What is required>
Return the number of lines that contain the word "OpenSCAD", and return nothing else.

Supplied records>

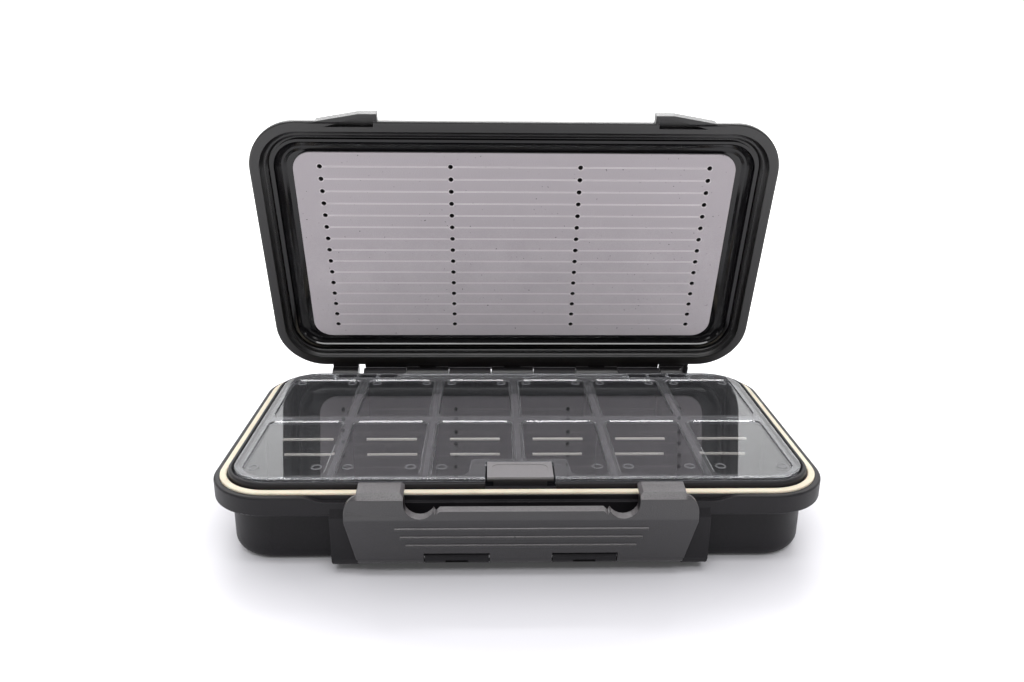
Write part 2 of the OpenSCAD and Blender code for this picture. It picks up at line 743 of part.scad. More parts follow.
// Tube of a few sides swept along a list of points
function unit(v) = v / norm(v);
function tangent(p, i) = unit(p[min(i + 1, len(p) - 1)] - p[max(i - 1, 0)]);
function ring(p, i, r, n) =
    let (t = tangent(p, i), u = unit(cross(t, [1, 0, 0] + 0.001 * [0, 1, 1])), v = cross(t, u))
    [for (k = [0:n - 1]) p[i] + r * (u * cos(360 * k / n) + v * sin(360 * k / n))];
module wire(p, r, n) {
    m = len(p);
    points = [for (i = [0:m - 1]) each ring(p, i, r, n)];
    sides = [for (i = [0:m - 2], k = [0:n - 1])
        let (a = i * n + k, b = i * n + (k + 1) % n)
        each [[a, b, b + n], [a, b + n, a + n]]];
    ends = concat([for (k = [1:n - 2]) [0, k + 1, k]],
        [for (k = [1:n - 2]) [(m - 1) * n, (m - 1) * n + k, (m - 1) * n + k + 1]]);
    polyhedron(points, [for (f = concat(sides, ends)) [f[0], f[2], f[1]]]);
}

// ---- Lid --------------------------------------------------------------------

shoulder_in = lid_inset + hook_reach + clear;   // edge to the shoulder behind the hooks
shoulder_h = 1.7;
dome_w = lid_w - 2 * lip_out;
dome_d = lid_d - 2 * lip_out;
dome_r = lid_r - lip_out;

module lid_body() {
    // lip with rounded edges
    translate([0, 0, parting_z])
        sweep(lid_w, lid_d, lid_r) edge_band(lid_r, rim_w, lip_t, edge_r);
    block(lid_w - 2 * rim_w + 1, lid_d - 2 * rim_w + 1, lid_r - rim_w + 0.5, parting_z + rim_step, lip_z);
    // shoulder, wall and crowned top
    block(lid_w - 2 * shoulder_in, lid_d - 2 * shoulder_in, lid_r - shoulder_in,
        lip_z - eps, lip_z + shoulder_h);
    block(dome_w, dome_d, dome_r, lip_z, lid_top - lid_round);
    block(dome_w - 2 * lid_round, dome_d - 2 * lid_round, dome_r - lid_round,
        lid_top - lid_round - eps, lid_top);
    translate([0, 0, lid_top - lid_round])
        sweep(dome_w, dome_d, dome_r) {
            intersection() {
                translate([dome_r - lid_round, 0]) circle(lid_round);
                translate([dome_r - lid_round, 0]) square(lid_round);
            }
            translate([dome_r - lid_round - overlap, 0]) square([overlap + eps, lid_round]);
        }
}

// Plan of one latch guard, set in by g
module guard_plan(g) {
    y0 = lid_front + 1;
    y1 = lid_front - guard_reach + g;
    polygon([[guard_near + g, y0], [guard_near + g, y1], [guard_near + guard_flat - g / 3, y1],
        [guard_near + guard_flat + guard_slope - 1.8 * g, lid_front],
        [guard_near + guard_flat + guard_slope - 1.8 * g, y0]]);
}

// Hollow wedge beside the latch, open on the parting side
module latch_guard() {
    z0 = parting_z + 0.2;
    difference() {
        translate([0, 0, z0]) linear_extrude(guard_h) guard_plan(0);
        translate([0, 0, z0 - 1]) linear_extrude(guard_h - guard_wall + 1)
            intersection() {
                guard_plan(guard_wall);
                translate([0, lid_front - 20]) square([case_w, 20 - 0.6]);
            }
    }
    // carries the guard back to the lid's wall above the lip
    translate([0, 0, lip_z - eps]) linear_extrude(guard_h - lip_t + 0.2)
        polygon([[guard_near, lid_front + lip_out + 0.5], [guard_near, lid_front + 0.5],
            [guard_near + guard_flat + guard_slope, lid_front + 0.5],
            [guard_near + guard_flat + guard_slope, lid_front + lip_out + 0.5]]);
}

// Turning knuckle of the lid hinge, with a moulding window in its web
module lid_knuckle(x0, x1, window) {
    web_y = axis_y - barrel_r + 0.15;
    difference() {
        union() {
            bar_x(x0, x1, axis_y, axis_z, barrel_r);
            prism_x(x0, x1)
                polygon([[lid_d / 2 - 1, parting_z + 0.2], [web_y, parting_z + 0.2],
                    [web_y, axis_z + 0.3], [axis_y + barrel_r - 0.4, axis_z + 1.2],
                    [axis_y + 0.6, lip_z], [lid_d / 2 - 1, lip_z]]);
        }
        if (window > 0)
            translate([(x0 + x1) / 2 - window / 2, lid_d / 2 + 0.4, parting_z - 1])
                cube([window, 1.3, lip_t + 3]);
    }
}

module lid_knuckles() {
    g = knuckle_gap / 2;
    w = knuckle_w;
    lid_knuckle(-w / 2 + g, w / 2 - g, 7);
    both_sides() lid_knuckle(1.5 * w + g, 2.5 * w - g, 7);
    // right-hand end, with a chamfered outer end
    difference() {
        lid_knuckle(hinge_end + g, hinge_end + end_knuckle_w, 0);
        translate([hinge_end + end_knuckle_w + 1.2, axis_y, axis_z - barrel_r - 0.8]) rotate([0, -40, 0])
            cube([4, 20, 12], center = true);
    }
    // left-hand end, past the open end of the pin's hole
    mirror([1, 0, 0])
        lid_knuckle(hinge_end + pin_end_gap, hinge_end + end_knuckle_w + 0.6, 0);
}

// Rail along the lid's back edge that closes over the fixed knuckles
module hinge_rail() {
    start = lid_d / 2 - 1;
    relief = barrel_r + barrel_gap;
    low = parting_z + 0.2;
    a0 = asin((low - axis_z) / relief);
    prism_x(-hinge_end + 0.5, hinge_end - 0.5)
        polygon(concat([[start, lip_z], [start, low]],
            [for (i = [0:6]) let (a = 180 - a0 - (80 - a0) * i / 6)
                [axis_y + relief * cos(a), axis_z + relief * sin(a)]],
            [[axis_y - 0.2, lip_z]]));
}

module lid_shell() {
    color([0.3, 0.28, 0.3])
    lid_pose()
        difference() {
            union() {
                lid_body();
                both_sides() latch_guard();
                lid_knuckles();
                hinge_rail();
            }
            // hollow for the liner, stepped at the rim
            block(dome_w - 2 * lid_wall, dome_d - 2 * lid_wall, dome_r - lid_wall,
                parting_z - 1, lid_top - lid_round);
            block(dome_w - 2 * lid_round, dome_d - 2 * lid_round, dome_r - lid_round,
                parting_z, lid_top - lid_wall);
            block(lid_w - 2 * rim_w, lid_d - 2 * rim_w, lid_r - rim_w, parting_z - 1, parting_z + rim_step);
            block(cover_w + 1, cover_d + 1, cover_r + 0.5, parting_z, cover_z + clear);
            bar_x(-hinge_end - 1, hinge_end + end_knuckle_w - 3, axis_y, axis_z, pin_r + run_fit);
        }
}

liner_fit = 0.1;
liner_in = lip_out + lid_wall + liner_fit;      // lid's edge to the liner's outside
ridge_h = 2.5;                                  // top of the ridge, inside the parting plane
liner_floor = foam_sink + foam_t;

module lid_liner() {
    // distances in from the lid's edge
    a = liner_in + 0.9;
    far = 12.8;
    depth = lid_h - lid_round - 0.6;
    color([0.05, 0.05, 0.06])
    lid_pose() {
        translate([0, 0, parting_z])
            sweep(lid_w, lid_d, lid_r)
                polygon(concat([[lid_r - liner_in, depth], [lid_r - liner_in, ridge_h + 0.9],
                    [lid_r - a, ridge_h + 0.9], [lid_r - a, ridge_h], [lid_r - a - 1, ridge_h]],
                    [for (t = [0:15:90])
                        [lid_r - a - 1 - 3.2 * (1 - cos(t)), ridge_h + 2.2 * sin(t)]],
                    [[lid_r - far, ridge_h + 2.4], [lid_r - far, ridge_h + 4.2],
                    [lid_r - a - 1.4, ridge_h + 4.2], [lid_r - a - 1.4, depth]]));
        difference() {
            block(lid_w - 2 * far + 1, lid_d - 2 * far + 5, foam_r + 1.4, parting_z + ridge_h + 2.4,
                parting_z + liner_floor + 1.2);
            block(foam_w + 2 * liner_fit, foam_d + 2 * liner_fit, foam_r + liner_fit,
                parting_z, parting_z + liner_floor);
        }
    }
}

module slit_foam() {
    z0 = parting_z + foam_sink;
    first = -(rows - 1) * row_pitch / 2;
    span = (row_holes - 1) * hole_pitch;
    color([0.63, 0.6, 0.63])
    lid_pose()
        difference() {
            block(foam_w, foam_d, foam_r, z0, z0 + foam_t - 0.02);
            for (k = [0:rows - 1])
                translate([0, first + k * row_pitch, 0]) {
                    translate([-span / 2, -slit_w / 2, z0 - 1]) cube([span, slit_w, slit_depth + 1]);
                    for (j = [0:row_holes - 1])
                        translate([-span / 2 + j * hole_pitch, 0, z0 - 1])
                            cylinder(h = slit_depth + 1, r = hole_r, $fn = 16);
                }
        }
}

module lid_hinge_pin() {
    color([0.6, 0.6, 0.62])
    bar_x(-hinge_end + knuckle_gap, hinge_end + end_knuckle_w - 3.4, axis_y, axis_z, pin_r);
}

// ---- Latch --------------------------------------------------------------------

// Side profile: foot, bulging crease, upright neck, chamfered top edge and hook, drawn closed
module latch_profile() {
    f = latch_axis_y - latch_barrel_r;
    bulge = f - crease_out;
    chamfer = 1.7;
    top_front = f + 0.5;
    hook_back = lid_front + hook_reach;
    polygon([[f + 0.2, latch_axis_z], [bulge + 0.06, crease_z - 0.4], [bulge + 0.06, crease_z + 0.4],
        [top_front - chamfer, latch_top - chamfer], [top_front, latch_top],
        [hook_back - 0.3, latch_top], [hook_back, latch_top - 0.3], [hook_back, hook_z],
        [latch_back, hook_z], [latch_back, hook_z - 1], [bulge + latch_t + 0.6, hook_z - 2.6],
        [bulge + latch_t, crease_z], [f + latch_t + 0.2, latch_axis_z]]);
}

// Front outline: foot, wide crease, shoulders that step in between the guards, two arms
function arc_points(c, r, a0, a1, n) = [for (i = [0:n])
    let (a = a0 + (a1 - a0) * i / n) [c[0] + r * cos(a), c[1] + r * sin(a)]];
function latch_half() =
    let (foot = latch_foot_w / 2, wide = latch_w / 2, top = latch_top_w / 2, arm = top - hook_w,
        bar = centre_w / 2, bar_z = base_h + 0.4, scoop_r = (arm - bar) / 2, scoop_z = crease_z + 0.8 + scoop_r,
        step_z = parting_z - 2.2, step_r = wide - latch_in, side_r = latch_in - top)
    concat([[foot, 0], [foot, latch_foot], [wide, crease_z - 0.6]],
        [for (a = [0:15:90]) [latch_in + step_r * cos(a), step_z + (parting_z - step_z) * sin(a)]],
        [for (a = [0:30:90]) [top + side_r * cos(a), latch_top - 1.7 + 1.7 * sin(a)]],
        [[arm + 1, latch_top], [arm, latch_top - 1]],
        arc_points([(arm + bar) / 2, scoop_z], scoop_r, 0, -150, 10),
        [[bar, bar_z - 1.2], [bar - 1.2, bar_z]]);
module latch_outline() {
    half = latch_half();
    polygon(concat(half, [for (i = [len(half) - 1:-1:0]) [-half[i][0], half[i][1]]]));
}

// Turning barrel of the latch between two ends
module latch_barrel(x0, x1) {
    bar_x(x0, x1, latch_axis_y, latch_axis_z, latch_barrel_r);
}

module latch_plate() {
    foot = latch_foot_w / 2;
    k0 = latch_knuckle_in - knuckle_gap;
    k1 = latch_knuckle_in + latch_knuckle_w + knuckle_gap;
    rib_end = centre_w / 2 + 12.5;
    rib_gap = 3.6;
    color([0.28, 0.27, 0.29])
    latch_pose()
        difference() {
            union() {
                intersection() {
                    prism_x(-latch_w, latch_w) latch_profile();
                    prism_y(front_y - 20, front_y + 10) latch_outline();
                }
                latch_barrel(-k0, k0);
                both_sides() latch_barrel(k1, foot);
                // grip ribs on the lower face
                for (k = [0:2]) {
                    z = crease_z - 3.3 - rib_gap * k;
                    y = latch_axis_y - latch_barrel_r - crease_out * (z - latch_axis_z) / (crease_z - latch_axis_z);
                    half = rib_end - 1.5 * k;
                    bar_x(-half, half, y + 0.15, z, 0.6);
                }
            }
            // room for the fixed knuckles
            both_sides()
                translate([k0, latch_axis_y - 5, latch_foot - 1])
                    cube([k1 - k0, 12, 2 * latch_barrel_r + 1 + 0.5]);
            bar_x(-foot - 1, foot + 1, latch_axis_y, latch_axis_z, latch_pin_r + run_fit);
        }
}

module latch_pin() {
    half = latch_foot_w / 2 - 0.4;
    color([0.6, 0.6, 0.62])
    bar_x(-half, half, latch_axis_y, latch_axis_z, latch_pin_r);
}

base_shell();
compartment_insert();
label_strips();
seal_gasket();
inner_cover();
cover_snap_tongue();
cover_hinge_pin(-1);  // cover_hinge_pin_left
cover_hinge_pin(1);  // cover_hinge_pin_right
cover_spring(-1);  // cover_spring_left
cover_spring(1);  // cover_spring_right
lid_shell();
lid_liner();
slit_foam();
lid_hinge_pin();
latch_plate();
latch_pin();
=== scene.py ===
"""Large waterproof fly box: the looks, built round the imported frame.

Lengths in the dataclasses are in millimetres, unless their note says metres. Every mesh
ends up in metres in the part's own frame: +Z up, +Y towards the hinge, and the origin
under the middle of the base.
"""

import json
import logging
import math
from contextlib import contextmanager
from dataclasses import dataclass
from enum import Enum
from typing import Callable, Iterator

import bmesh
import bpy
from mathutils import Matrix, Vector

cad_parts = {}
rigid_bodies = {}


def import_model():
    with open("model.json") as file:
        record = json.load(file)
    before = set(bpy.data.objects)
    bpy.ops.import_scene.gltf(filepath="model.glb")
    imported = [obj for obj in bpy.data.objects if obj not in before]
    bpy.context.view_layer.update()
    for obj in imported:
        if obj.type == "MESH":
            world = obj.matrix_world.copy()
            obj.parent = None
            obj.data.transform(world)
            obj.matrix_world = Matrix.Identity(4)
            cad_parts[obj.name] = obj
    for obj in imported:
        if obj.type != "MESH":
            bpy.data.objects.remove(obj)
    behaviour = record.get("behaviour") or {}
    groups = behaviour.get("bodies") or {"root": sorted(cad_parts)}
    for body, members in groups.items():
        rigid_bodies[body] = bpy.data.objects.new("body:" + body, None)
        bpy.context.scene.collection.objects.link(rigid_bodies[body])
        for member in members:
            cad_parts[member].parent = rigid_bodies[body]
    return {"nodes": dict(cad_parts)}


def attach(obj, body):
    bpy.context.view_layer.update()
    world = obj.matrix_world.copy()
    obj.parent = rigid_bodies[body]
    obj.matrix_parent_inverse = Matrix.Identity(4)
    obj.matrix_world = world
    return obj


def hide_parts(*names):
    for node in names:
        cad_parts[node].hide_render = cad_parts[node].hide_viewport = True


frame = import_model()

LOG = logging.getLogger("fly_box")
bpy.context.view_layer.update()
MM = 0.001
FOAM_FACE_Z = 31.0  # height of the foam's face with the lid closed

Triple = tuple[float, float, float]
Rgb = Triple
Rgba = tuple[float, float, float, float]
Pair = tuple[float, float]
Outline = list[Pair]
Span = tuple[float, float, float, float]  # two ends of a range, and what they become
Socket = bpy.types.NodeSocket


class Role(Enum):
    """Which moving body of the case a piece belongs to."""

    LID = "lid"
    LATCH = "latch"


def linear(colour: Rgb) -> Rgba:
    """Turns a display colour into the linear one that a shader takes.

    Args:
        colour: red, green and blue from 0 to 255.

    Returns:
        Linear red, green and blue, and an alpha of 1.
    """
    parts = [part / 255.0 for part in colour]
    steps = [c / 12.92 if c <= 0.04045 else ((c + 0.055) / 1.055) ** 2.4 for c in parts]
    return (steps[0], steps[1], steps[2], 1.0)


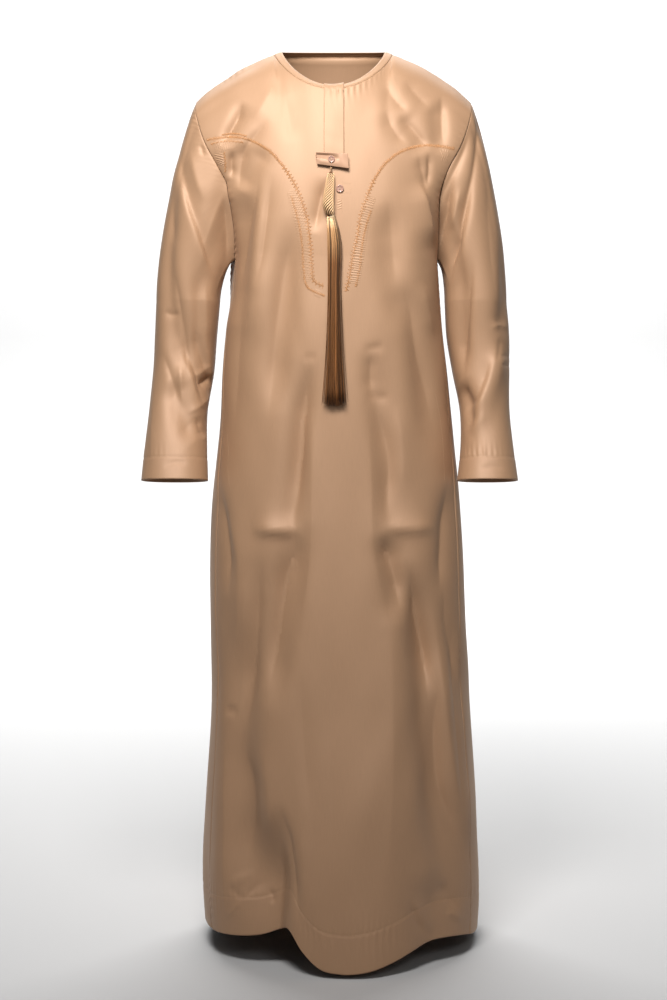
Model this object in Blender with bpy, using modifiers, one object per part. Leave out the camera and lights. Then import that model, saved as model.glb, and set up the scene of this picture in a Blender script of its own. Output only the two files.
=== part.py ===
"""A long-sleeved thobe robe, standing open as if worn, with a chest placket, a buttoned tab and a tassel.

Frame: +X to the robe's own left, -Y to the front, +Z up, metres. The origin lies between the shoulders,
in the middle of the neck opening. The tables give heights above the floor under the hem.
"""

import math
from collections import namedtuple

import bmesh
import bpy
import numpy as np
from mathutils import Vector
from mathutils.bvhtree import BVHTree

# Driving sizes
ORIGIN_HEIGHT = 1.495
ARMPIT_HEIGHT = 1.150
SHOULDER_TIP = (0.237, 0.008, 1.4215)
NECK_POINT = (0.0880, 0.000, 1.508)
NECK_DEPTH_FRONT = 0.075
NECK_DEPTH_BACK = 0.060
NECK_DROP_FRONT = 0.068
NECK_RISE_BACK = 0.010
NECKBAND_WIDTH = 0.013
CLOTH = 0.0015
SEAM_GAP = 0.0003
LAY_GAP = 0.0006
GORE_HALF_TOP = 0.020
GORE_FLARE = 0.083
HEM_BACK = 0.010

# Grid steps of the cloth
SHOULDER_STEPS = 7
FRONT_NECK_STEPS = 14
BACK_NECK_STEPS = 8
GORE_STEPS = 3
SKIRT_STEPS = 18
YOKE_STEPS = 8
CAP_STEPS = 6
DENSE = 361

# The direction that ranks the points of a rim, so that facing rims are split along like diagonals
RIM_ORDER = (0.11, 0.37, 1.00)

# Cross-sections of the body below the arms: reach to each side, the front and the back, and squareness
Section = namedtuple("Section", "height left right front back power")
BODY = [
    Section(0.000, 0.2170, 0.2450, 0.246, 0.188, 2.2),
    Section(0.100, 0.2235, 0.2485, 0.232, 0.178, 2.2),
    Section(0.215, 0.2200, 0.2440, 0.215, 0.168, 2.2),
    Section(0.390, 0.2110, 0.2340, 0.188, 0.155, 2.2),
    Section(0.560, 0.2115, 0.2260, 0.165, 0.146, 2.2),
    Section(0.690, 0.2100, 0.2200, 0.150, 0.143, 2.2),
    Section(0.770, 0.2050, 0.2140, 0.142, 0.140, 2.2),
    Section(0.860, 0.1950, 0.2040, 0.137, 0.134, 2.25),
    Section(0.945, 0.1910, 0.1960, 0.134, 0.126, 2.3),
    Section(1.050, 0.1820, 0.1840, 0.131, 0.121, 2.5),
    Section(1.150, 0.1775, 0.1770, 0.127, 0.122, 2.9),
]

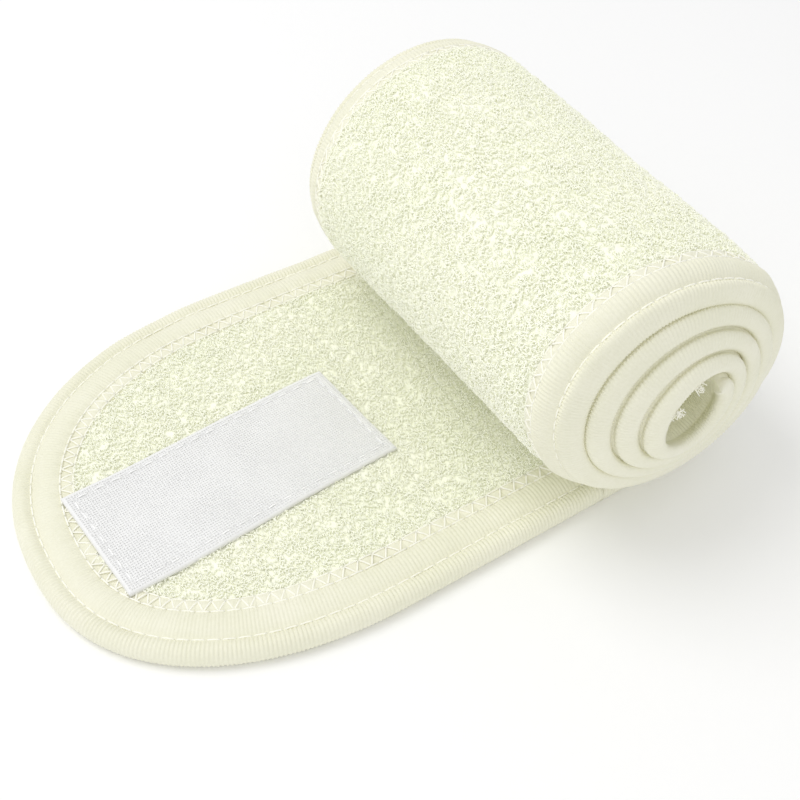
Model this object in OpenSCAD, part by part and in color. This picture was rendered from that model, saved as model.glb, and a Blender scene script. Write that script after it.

Expected answer>
2